## BEGIN Records supplied

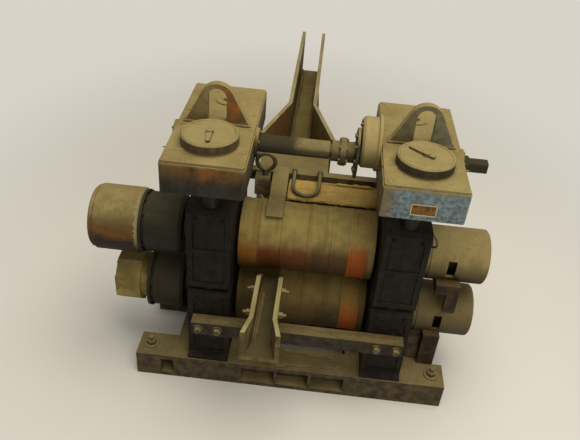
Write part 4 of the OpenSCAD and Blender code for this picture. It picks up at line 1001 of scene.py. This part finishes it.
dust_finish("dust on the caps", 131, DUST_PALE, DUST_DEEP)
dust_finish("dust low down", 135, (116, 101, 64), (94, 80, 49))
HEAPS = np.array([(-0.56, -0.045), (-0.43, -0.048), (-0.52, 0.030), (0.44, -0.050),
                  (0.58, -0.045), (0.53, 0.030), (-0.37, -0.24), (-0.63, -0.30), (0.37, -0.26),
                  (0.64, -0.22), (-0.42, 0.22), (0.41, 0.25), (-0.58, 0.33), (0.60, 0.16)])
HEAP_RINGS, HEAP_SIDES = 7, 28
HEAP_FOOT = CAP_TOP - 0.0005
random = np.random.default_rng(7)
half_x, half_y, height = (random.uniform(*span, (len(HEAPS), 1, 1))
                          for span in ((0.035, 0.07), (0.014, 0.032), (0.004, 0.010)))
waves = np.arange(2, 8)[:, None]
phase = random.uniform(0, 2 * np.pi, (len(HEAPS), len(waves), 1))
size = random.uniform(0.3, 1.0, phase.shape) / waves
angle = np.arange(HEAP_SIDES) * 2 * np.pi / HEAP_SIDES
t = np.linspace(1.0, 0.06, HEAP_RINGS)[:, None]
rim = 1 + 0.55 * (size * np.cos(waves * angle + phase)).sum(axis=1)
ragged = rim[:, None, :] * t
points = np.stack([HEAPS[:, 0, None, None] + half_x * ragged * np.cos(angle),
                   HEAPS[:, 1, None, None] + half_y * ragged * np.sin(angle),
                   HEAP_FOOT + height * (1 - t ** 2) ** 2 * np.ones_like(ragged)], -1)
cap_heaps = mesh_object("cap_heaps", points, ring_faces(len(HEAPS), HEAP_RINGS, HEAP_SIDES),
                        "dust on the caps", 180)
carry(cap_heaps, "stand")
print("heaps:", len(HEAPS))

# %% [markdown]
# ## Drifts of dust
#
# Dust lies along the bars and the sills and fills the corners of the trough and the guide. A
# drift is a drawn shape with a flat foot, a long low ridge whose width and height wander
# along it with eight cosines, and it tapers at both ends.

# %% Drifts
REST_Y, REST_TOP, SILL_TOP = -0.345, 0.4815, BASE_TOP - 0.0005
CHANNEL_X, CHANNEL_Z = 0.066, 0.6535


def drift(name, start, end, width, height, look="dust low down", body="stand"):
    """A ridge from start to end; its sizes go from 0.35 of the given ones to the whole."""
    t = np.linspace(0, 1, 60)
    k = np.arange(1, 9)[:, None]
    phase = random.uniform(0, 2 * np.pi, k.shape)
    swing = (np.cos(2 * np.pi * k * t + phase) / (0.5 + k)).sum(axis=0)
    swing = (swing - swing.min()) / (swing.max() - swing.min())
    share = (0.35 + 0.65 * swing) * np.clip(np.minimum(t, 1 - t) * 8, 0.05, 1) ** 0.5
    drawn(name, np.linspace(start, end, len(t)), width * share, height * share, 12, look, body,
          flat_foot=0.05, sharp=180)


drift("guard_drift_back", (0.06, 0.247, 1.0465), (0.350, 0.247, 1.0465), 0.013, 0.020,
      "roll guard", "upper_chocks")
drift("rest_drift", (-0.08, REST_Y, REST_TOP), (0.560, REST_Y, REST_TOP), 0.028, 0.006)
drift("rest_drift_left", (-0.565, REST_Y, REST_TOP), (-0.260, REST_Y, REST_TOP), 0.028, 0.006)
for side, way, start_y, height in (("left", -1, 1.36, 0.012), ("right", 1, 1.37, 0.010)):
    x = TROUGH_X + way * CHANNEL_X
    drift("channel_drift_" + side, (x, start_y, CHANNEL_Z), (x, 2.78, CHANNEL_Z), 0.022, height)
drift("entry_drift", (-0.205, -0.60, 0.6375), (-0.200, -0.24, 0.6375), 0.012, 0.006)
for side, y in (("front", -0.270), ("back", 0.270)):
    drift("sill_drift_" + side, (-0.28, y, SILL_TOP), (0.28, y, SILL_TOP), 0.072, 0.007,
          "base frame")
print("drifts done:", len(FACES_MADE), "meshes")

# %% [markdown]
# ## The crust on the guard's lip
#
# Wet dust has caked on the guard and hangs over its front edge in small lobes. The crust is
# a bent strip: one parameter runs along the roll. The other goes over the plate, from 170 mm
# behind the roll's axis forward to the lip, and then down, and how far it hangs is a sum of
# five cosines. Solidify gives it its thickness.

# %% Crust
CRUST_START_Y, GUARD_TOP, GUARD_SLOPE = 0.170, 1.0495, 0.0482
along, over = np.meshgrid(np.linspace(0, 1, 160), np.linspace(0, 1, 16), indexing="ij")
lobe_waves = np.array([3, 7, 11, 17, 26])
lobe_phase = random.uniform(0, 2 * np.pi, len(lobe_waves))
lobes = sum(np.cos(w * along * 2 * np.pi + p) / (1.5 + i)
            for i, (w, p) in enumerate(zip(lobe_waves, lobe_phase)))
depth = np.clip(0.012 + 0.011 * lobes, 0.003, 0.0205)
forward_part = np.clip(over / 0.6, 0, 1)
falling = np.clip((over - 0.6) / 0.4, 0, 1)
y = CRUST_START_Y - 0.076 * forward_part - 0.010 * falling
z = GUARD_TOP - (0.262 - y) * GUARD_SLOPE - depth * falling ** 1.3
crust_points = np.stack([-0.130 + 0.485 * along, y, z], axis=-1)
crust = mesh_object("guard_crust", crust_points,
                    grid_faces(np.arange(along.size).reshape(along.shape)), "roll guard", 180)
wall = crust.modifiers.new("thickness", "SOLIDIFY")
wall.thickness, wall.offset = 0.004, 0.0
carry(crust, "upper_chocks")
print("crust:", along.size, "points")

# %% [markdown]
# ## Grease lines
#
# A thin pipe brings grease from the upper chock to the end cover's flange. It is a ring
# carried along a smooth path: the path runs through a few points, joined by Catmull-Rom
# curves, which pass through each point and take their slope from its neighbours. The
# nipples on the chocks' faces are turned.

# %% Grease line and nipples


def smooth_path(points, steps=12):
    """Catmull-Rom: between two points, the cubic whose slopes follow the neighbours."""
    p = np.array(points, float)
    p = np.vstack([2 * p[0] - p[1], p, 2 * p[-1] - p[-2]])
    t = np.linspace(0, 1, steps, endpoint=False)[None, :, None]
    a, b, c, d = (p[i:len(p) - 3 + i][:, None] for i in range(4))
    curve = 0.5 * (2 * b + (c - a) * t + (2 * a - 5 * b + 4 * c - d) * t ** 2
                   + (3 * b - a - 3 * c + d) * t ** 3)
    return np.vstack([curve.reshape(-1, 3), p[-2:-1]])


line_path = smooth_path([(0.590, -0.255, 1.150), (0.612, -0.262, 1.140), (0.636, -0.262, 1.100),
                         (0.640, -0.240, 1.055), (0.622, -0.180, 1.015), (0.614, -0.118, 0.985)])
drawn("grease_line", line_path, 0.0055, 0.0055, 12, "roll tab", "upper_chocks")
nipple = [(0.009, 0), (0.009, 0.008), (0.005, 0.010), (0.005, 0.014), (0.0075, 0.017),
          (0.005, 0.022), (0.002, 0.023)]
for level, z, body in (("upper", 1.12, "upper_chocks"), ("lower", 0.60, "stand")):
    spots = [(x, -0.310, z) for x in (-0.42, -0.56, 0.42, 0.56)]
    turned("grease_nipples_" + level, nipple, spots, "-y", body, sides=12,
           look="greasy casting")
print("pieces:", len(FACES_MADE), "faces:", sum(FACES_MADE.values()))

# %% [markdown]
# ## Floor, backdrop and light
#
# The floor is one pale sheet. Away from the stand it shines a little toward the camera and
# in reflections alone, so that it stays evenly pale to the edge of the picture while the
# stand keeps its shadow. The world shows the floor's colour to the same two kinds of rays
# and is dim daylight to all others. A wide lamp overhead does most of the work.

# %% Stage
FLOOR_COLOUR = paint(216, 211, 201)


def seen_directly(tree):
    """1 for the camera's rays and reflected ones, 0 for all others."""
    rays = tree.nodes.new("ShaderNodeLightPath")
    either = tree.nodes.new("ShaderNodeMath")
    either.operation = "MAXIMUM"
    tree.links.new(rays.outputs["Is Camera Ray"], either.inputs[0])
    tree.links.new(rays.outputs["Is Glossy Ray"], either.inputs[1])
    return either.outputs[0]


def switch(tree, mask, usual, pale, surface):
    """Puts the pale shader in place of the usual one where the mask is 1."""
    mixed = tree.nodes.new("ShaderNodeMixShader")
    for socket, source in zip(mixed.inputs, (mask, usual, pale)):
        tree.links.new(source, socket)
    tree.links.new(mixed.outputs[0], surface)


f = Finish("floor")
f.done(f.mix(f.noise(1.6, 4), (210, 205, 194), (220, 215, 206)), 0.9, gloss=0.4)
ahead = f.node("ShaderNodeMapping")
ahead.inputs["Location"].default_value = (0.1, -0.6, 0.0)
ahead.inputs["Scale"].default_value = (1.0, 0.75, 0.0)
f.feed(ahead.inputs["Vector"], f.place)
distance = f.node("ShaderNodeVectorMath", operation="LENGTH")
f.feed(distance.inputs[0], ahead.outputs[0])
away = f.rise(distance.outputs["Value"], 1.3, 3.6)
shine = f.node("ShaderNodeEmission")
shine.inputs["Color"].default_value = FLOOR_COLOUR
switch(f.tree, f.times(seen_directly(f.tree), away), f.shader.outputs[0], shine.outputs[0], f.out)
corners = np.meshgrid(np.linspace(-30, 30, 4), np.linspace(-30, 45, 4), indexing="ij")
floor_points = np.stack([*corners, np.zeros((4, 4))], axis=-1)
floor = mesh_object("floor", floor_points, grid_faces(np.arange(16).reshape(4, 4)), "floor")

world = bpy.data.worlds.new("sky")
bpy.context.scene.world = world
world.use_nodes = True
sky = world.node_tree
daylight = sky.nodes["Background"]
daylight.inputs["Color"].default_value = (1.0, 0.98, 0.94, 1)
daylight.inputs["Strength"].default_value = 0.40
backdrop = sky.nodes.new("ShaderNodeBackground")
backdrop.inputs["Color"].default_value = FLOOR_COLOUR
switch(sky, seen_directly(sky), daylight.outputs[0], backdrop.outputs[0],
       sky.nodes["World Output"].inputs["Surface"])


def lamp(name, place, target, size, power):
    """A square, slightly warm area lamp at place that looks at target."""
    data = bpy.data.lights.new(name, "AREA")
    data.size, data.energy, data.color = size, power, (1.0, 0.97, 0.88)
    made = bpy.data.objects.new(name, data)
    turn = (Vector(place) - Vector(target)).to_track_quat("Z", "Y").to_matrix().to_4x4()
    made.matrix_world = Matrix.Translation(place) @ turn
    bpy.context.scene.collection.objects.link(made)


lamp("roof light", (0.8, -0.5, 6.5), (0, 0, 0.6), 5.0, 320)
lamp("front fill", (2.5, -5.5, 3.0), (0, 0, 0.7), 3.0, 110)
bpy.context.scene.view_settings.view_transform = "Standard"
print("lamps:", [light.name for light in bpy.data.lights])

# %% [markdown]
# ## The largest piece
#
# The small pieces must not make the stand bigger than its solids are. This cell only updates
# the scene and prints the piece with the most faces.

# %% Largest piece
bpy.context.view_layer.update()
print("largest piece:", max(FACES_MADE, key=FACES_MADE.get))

## END Records supplied
## BEGIN Records supplied

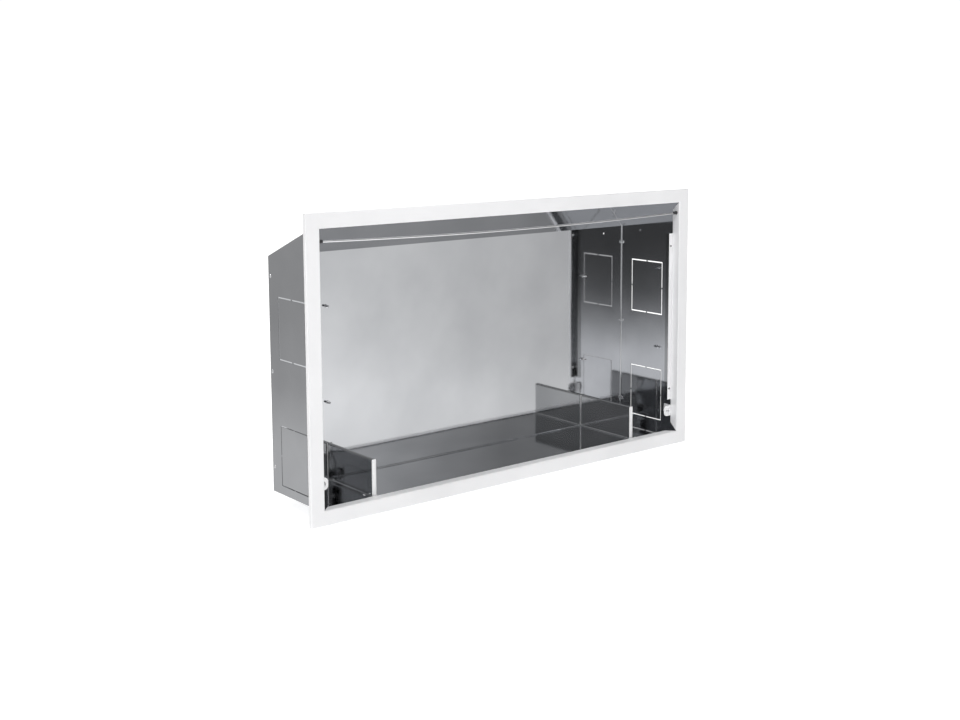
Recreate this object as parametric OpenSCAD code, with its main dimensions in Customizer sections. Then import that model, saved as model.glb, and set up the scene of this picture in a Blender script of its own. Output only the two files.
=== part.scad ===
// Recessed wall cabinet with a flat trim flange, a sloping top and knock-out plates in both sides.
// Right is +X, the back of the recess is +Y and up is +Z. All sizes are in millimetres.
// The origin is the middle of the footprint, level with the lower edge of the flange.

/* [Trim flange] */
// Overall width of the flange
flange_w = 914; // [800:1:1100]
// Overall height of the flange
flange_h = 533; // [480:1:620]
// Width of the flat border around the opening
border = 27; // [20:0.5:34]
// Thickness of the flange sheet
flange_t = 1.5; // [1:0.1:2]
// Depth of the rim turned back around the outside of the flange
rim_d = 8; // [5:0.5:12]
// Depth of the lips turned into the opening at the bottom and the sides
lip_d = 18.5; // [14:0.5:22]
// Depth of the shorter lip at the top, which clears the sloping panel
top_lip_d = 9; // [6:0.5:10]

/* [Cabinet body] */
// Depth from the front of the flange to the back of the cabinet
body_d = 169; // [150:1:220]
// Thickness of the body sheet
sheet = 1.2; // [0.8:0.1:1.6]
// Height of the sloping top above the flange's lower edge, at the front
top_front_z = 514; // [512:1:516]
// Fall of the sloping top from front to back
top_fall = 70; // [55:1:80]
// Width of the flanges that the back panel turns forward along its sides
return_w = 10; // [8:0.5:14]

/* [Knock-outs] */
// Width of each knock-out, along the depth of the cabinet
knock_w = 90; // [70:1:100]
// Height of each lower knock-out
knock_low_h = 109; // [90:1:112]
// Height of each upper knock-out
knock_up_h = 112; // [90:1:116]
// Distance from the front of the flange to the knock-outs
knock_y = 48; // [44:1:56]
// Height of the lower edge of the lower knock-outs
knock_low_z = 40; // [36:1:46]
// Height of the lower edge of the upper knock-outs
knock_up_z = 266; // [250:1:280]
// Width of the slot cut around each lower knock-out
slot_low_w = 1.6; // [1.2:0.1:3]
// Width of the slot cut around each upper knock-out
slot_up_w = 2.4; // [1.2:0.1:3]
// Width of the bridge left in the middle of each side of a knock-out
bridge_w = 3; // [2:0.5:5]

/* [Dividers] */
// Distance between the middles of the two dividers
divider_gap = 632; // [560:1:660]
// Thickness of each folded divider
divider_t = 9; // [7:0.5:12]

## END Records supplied
## BEGIN Records supplied

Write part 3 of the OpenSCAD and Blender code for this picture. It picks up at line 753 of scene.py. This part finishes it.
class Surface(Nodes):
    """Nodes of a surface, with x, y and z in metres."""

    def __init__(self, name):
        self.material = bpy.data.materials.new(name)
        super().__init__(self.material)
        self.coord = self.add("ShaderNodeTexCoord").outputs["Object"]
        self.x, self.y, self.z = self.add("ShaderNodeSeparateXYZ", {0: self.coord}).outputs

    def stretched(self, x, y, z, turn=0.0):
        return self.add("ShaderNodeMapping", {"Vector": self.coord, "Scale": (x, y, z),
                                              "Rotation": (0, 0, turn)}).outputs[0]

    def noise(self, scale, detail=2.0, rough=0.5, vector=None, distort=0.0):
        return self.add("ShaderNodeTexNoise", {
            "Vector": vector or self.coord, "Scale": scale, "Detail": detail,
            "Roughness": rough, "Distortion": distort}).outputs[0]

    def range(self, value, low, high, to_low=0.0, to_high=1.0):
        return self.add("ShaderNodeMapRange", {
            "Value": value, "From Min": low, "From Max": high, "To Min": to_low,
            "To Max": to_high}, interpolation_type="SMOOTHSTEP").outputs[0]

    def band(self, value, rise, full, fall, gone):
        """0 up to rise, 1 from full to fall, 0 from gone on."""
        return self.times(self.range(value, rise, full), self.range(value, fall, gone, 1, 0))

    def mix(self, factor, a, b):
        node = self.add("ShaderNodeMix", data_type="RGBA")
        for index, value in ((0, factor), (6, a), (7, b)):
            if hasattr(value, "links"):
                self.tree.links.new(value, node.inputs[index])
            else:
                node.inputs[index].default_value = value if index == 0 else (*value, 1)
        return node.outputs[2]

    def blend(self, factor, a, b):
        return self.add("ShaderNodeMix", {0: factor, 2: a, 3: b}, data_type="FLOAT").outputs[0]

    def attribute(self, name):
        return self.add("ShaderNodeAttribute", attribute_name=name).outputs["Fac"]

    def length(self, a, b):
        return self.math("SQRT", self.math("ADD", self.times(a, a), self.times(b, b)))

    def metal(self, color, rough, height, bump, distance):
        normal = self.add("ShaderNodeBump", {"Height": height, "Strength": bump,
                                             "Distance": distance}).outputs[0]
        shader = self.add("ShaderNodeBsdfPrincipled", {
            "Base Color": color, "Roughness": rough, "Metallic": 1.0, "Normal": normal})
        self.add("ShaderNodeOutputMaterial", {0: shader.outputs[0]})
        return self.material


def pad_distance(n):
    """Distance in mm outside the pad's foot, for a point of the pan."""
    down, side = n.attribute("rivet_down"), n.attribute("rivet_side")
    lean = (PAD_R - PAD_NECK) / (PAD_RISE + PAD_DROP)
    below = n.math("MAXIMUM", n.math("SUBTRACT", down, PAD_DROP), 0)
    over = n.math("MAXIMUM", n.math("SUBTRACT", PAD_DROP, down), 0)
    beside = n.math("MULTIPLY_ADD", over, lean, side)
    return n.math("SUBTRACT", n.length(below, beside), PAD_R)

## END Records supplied

■ Your instructions ■
Exactly and only the lines from the line that contains "Recreate this object" through the line that contains "return_w = 10; // [8:0.5:14]" are to be repeated as they stand.

■ Solution to this exercise ■
Recreate this object as parametric OpenSCAD code, with its main dimensions in Customizer sections. Then import that model, saved as model.glb, and set up the scene of this picture in a Blender script of its own. Output only the two files.
=== part.scad ===
// Recessed wall cabinet with a flat trim flange, a sloping top and knock-out plates in both sides.
// Right is +X, the back of the recess is +Y and up is +Z. All sizes are in millimetres.
// The origin is the middle of the footprint, level with the lower edge of the flange.

/* [Trim flange] */
// Overall width of the flange
flange_w = 914; // [800:1:1100]
// Overall height of the flange
flange_h = 533; // [480:1:620]
// Width of the flat border around the opening
border = 27; // [20:0.5:34]
// Thickness of the flange sheet
flange_t = 1.5; // [1:0.1:2]
// Depth of the rim turned back around the outside of the flange
rim_d = 8; // [5:0.5:12]
// Depth of the lips turned into the opening at the bottom and the sides
lip_d = 18.5; // [14:0.5:22]
// Depth of the shorter lip at the top, which clears the sloping panel
top_lip_d = 9; // [6:0.5:10]

/* [Cabinet body] */
// Depth from the front of the flange to the back of the cabinet
body_d = 169; // [150:1:220]
// Thickness of the body sheet
sheet = 1.2; // [0.8:0.1:1.6]
// Height of the sloping top above the flange's lower edge, at the front
top_front_z = 514; // [512:1:516]
// Fall of the sloping top from front to back
top_fall = 70; // [55:1:80]
// Width of the flanges that the back panel turns forward along its sides
return_w = 10; // [8:0.5:14]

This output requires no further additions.